Every entry that follows needs to be repeated exactly.

-- start of DATASET RECORDS --

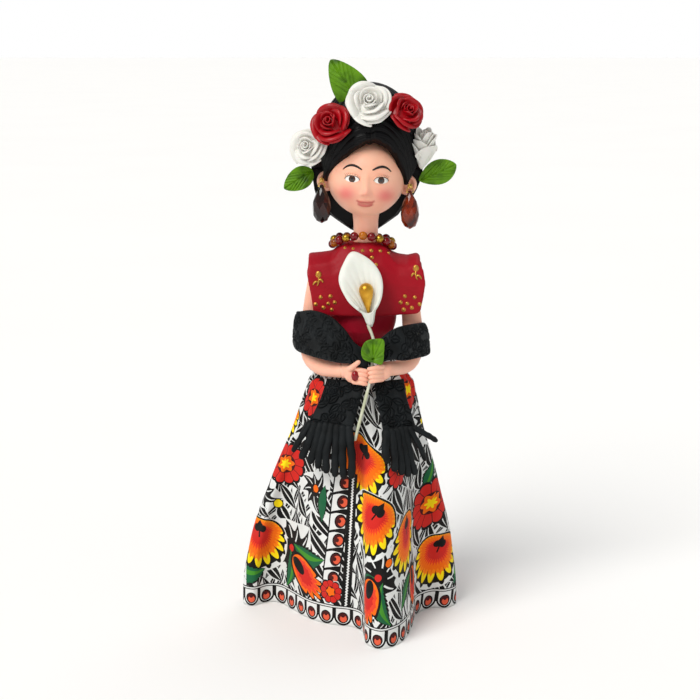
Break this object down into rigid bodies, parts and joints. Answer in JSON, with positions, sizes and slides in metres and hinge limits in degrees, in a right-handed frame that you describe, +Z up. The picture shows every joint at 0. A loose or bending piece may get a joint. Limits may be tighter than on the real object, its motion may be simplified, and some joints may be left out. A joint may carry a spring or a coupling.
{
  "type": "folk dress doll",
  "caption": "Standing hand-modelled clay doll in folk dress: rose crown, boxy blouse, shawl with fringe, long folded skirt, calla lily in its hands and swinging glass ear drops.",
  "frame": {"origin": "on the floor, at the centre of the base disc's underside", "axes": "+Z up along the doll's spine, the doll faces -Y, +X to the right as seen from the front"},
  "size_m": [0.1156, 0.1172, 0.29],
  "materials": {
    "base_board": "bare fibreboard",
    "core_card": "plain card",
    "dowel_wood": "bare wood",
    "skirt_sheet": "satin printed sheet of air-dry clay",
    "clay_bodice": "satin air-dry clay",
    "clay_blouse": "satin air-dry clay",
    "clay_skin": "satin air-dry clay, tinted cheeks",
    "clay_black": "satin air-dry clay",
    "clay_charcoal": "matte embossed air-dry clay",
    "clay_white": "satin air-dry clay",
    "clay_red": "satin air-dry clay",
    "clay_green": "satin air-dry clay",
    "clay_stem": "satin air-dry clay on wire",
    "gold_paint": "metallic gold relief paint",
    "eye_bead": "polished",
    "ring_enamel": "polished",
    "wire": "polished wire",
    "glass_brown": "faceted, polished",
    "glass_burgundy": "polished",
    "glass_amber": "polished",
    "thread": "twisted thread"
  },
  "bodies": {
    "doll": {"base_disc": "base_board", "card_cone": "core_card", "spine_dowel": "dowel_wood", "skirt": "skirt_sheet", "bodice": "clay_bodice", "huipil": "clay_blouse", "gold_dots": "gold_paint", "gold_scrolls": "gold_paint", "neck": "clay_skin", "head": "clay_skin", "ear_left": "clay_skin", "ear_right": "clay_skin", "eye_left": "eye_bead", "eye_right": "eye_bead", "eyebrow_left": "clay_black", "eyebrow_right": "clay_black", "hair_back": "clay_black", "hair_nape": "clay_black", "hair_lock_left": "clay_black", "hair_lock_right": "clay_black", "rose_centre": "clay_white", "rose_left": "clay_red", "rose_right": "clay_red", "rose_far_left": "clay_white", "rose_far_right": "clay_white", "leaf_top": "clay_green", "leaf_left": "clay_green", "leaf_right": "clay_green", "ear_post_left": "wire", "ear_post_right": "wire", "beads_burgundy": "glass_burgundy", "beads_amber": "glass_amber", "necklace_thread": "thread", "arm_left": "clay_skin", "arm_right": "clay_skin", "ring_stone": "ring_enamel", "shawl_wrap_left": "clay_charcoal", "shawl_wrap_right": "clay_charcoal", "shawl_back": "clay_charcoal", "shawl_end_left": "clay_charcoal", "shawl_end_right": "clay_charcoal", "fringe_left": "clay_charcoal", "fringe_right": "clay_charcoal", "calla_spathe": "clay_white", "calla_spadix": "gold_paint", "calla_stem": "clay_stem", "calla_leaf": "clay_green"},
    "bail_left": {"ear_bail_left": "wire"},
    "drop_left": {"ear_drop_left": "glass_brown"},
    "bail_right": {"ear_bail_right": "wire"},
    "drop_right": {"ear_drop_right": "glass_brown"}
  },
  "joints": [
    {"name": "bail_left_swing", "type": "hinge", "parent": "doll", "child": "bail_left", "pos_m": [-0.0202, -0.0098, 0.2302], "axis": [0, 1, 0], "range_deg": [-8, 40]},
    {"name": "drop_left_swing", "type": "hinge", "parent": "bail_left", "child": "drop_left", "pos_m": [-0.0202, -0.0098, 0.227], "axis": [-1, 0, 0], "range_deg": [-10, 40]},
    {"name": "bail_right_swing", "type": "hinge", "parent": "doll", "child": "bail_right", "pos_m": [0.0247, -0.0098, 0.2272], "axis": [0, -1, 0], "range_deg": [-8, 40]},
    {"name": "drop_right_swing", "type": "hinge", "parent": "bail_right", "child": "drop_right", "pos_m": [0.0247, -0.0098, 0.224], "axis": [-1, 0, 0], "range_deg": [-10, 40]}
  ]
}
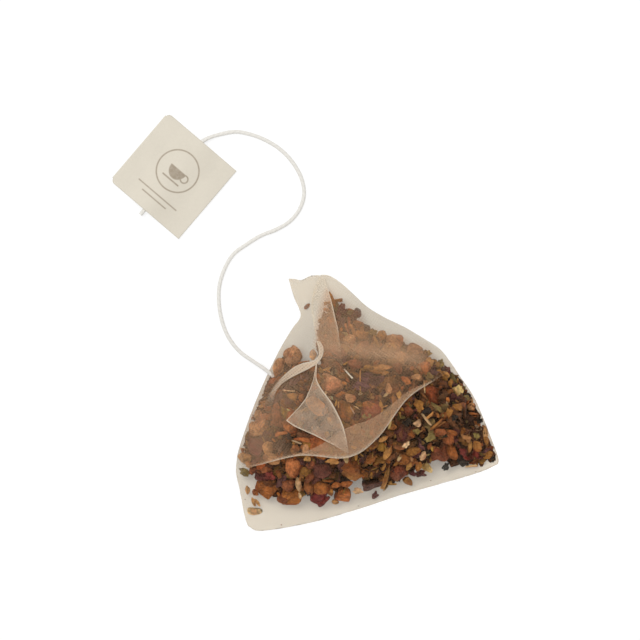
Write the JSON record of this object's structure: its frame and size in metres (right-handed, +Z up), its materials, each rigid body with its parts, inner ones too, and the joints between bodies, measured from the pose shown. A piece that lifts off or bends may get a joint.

-- end of DATASET RECORDS --

RESULT FOR THIS TASK =
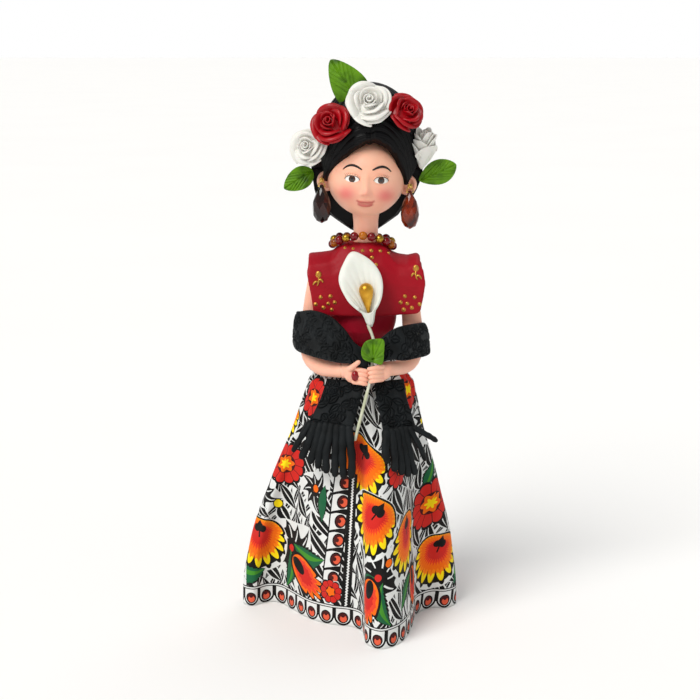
Break this object down into rigid bodies, parts and joints. Answer in JSON, with positions, sizes and slides in metres and hinge limits in degrees, in a right-handed frame that you describe, +Z up. The picture shows every joint at 0. A loose or bending piece may get a joint. Limits may be tighter than on the real object, its motion may be simplified, and some joints may be left out. A joint may carry a spring or a coupling.
{
  "type": "folk dress doll",
  "caption": "Standing hand-modelled clay doll in folk dress: rose crown, boxy blouse, shawl with fringe, long folded skirt, calla lily in its hands and swinging glass ear drops.",
  "frame": {"origin": "on the floor, at the centre of the base disc's underside", "axes": "+Z up along the doll's spine, the doll faces -Y, +X to the right as seen from the front"},
  "size_m": [0.1156, 0.1172, 0.29],
  "materials": {
    "base_board": "bare fibreboard",
    "core_card": "plain card",
    "dowel_wood": "bare wood",
    "skirt_sheet": "satin printed sheet of air-dry clay",
    "clay_bodice": "satin air-dry clay",
    "clay_blouse": "satin air-dry clay",
    "clay_skin": "satin air-dry clay, tinted cheeks",
    "clay_black": "satin air-dry clay",
    "clay_charcoal": "matte embossed air-dry clay",
    "clay_white": "satin air-dry clay",
    "clay_red": "satin air-dry clay",
    "clay_green": "satin air-dry clay",
    "clay_stem": "satin air-dry clay on wire",
    "gold_paint": "metallic gold relief paint",
    "eye_bead": "polished",
    "ring_enamel": "polished",
    "wire": "polished wire",
    "glass_brown": "faceted, polished",
    "glass_burgundy": "polished",
    "glass_amber": "polished",
    "thread": "twisted thread"
  },
  "bodies": {
    "doll": {"base_disc": "base_board", "card_cone": "core_card", "spine_dowel": "dowel_wood", "skirt": "skirt_sheet", "bodice": "clay_bodice", "huipil": "clay_blouse", "gold_dots": "gold_paint", "gold_scrolls": "gold_paint", "neck": "clay_skin", "head": "clay_skin", "ear_left": "clay_skin", "ear_right": "clay_skin", "eye_left": "eye_bead", "eye_right": "eye_bead", "eyebrow_left": "clay_black", "eyebrow_right": "clay_black", "hair_back": "clay_black", "hair_nape": "clay_black", "hair_lock_left": "clay_black", "hair_lock_right": "clay_black", "rose_centre": "clay_white", "rose_left": "clay_red", "rose_right": "clay_red", "rose_far_left": "clay_white", "rose_far_right": "clay_white", "leaf_top": "clay_green", "leaf_left": "clay_green", "leaf_right": "clay_green", "ear_post_left": "wire", "ear_post_right": "wire", "beads_burgundy": "glass_burgundy", "beads_amber": "glass_amber", "necklace_thread": "thread", "arm_left": "clay_skin", "arm_right": "clay_skin", "ring_stone": "ring_enamel", "shawl_wrap_left": "clay_charcoal", "shawl_wrap_right": "clay_charcoal", "shawl_back": "clay_charcoal", "shawl_end_left": "clay_charcoal", "shawl_end_right": "clay_charcoal", "fringe_left": "clay_charcoal", "fringe_right": "clay_charcoal", "calla_spathe": "clay_white", "calla_spadix": "gold_paint", "calla_stem": "clay_stem", "calla_leaf": "clay_green"},
    "bail_left": {"ear_bail_left": "wire"},
    "drop_left": {"ear_drop_left": "glass_brown"},
    "bail_right": {"ear_bail_right": "wire"},
    "drop_right": {"ear_drop_right": "glass_brown"}
  },
  "joints": [
    {"name": "bail_left_swing", "type": "hinge", "parent": "doll", "child": "bail_left", "pos_m": [-0.0202, -0.0098, 0.2302], "axis": [0, 1, 0], "range_deg": [-8, 40]},
    {"name": "drop_left_swing", "type": "hinge", "parent": "bail_left", "child": "drop_left", "pos_m": [-0.0202, -0.0098, 0.227], "axis": [-1, 0, 0], "range_deg": [-10, 40]},
    {"name": "bail_right_swing", "type": "hinge", "parent": "doll", "child": "bail_right", "pos_m": [0.0247, -0.0098, 0.2272], "axis": [0, -1, 0], "range_deg": [-8, 40]},
    {"name": "drop_right_swing", "type": "hinge", "parent": "bail_right", "child": "drop_right", "pos_m": [0.0247, -0.0098, 0.224], "axis": [-1, 0, 0], "range_deg": [-10, 40]}
  ]
}
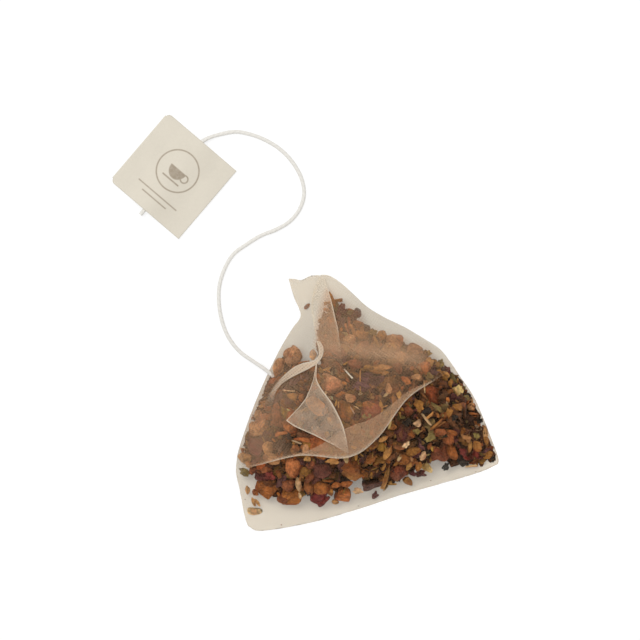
Write the JSON record of this object's structure: its frame and size in metres (right-handed, +Z up), its materials, each rigid body with its parts, inner ones too, and the joints between bodies, measured from the pose shown. A piece that lifts off or bends may get a joint.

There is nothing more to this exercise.